Inversement, des catégories s’effondrent depuis quelques années, comme par exemple «accompagnement des mutations économiques et développement de l’emploi», dont le montant est divisé par plus de trois entre 2016 et 2017. Un constat qui interpelle alors que le chômage progresse. Enfin, d’autres catégories ne bougent pas: le patrimoine, la vie de l’élève, le sport, la création ou encore l’accès et le retour à l’emploi.
Paris, Eldorado des associations subventionnées
Point marquant, la répartition géographique des subventions: Paris est de très loin le département où se trouvent les associations cumulant le plus de subventions entre 2010 et 2018.
L’hébergement d’urgence en est une illustration criante, avec plus d’un milliard d’euros de subventions distribuées aux associations domiciliées dans la capitale, quatre fois plus que celles dans le département du Nord, en deuxième position. Idem avec la création: les associations parisiennes raflent 708 millions de subventions, six fois plus que le deuxième département de la catégorie, les Bouches-du-Rhône. Même cas de figure concernant les aides aux associations relatives à l’immigration et l’asile, qui à Paris cumulent 190 millions d’euros sur huit ans, contre 38 millions dans les Bouches-du-Rhône. Tendance encore plus marquée pour la catégorie «recherche scientifique et technologique pluridisciplinaire», où les associations de la capitale obtiennent 418 millions d’euros sur neuf ans contre… douze dans le Nord.
Reste à savoir comment les largesses de cette générosité publique sont perçues par les Français. En effet, si l’État se montre relativement regardant quant aux entrées d’argent, il semble l’être beaucoup moins quand il s’agit de le dépenser.
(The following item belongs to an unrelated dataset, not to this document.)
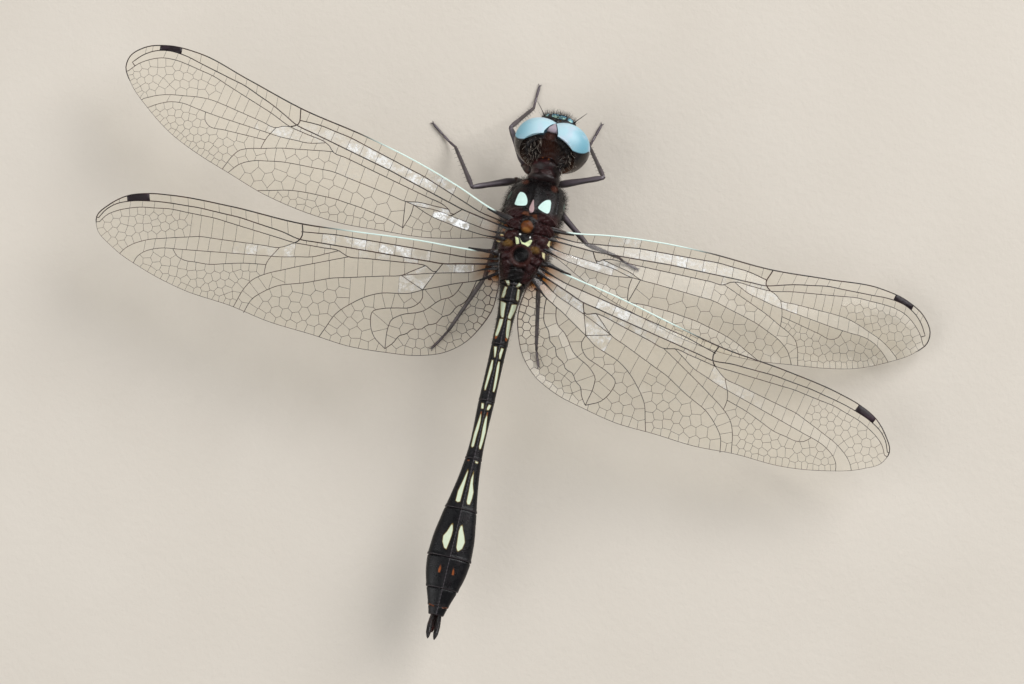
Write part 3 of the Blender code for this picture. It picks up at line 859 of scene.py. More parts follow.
# %% Thorax shell
# Seen from the side, as (y, z): the sutures' paths and the stripes' outlines.
SUTURES = [[(-4.6, 7.2), (-3.7, 4.6), (-3.4, 3.0)], [(-2.6, 8.0), (-1.9, 5.2), (-1.6, 3.0)],
           [(-0.6, 7.8), (0.0, 5.4), (0.4, 3.6)]]
STRIPES = [[(-4.2, 6.9), (-3.75, 7.1), (-2.9, 4.2), (-3.3, 3.6)],
           [(-1.7, 7.3), (-1.2, 7.2), (-0.4, 4.0), (-1.0, 3.8)],
           [(0.5, 7.1), (1.0, 6.9), (1.2, 4.6), (0.6, 4.7)]]
# Each mark's colour and how soft its edge is, in mm; a later mark lies over an earlier one.
THORAX_COLOURS = (
    ("red", "#2E1414", 0.5), ("blotch", "#46251A", 0.14), ("sinus", "#5C331C", 0.05),
    ("amber", "#624720", 0.12), ("ball", "#623515", 0.06), ("ball_low", "#8E6030", 0.08),
    # The dish's floor is painted near black, darker than the shell: painted shade deep in the
    # hollow.
    ("rim", "#341712", 0.1), ("dish", "#050404", 0.12), ("keel", "#B09494", 0.03),
    ("cream", "#D9CFA0", 0.04), ("chevrons", "#D6DFAE", 0.025), ("dots", "#EDEFEA", 0.02),
    ("sides", "#6F8F82", 0.05), ("mint", "#CFECE4", 0.02),
)


def oval(plan, x, y, wide, long):
    """Depth inside an oval, about in mm."""
    reach = np.hypot((plan[:, 0] - x) / wide, (plan[:, 1] - y) / long)
    return (1 - reach) * min(wide, long)


def red_depth(plan):
    """The red-brown hind half of the back, held off the middle."""
    return smooth_step(plan[:, 1], -3.1, -2.2) - 0.5 - 1.2 * np.exp(-(plan[:, 0] / 0.6) ** 4)


def thorax_marks(plan, side_view, up):
    """How deep each point lies inside every mark, in mm."""
    depths = {
        "mint": mark_depth(plan, [rounded(spot, 1) for spot in MINT]),
        "keel": mark_depth(plan, [rounded(KEEL, 1)]),
        "sinus": mark_depth(plan, SINUS),
        "ball": oval(plan, *BALL, 0.46, 0.43),
        "ball_low": oval(plan, 0.02, -1.1, 0.3, 0.16),
        "dots": np.maximum(*(oval(plan, x, y, 0.08, 0.08) for x, y in DOTS)),
        "chevrons": mark_depth(plan, CHEVRONS),
        "amber": np.maximum(*(oval(plan, *spot) for spot in AMBER)),
        "blotch": np.maximum(*(oval(plan, *spot) for spot in BLOTCHES)),
        "rim": DISH_RIM[2] - np.hypot(plan[:, 0] - DISH_RIM[0], plan[:, 1] - DISH_RIM[1]),
        "dish": DISH_FLOOR[2] - np.hypot(plan[:, 0] - DISH_FLOOR[0], plan[:, 1] - DISH_FLOOR[1]),
        "cream": mark_depth(plan, CREAM),
        "red": red_depth(plan),
    }
    values = {mark: np.where(up > 0.45, depth, -1.0) for mark, depth in depths.items()}
    stripes = mark_depth(side_view, [rounded(stripe) for stripe in STRIPES])
    values["sides"] = np.where((up < 0.6) & (up > -0.75), stripes, -1.0)
    return values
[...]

Un autre point, tout aussi sensible, concerne la tendance des pouvoirs publics à reposer sur certaines de ces associations, notamment dans les quartiers sensibles, pour se défausser de certaines de ses prérogatives. «Les associations ne sont pas un coût, un boulet, mais une chance» pour les pouvoirs publics, notamment grâce aux économies qu’elles permettraient à ces derniers de faire, déclarait fin octobre 2019 le transfuge socialiste Gabriel Attal, secrétaire d’État auprès du ministre de l’Éducation nationale et de la Jeunesse, lors de son audition à l’Assemblée. Des propos qui avaient créé la polémique.